## [GIVEN EXERCISE]
Every entry must be copied word for word.

## [DATA IN THIS EXERCISE]
## BEGIN

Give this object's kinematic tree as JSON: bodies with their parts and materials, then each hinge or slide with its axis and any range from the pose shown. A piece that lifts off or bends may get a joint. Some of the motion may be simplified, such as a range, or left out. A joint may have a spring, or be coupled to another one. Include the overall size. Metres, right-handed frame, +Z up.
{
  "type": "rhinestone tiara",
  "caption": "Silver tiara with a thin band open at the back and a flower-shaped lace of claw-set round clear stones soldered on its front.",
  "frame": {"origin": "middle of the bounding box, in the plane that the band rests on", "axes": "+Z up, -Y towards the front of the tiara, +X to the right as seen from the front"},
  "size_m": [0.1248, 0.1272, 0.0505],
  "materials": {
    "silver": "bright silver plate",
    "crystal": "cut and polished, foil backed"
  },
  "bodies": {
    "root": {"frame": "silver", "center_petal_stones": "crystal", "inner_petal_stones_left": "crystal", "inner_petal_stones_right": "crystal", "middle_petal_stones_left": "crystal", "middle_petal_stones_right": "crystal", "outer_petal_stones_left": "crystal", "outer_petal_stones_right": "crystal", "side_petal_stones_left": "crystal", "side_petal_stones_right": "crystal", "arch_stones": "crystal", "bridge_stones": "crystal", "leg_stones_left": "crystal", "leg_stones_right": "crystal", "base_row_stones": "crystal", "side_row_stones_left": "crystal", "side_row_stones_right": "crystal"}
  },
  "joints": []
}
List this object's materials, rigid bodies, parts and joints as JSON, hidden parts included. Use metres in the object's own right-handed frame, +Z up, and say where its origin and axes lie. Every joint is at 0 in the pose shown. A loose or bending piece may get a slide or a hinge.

## END

## [EXERCISE SOLUTION]
Give this object's kinematic tree as JSON: bodies with their parts and materials, then each hinge or slide with its axis and any range from the pose shown. A piece that lifts off or bends may get a joint. Some of the motion may be simplified, such as a range, or left out. A joint may have a spring, or be coupled to another one. Include the overall size. Metres, right-handed frame, +Z up.
{
  "type": "rhinestone tiara",
  "caption": "Silver tiara with a thin band open at the back and a flower-shaped lace of claw-set round clear stones soldered on its front.",
  "frame": {"origin": "middle of the bounding box, in the plane that the band rests on", "axes": "+Z up, -Y towards the front of the tiara, +X to the right as seen from the front"},
  "size_m": [0.1248, 0.1272, 0.0505],
  "materials": {
    "silver": "bright silver plate",
    "crystal": "cut and polished, foil backed"
  },
  "bodies": {
    "root": {"frame": "silver", "center_petal_stones": "crystal", "inner_petal_stones_left": "crystal", "inner_petal_stones_right": "crystal", "middle_petal_stones_left": "crystal", "middle_petal_stones_right": "crystal", "outer_petal_stones_left": "crystal", "outer_petal_stones_right": "crystal", "side_petal_stones_left": "crystal", "side_petal_stones_right": "crystal", "arch_stones": "crystal", "bridge_stones": "crystal", "leg_stones_left": "crystal", "leg_stones_right": "crystal", "base_row_stones": "crystal", "side_row_stones_left": "crystal", "side_row_stones_right": "crystal"}
  },
  "joints": []
}
List this object's materials, rigid bodies, parts and joints as JSON, hidden parts included. Use metres in the object's own right-handed frame, +Z up, and say where its origin and axes lie. Every joint is at 0 in the pose shown. A loose or bending piece may get a slide or a hinge.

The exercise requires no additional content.